Our science materials only cost me $114 but we received some significant gifts from family in this area including a microscope and several months of Brainy Kits that each had one of the wooden zoology puzzles in them. This category will be a significant cost in elementary, so I’m okay with it being small here. 

Materials included:

  • Prepared Slides
  • Life cycle Safari Toobs
  • Vertebrate Class Books
  • Science Fair materials
  • Big Bang books

Teacher Guides

Throughout the years of Montessori primary I purchased several teacher guides to assist me in our journey at a total cost of $230. You’ll notice in the list below that I don’t include any books by Maria Montessori herself and that is because I’ve read many of her books from the library or free/low-cost on kindle. 

Books included:

  • Montessori Read & Write (Lawrence)
  • Basic Montessori (Gettman)
  • Keys of the World (Welsh)
  • Ordinary Parents Guide to Teaching Reading (Wise)
  • Building Foundations of Scientific Understanding (Nebel)

General Supplies

The final category (although not the cheapest) totaled $301 and included all of the miscellaneous supplies needed to get our work done.
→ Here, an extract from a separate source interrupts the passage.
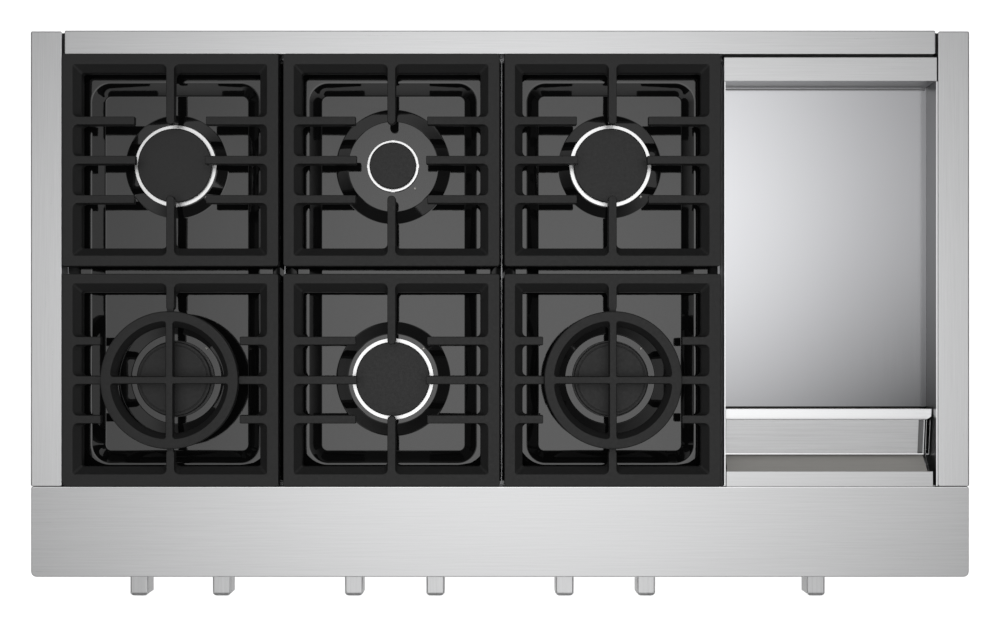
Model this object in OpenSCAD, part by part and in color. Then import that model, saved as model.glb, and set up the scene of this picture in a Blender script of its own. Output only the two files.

The price seems rather high to me but at least $100 of it is a “miscellaneous” line for purchases at Michael’s that I didn’t bother to note what I bought. Oh how dangerous it can be to wander the aisles of Michael’s!  

Materials included:

  • Cardstock
  • Paper
  • Laminator pouches
  • Wall calendar
  • Prismacolor pencils
  • Push pins
  • Piano books
  • Miscellaneous-unknown!

So that’s a wrap. Everything I’ve bought and everything I’ve used the past 3 years. Of course over the last couple of months I’ve begun purchasing for elementary which will cost quite a bit more but will cover 6 years and will be more serious learning. Considering the price of private school or the per-student dollar amount allocated to public schools, I suspect it will again be less expensive but still not the cheapest that it could be done.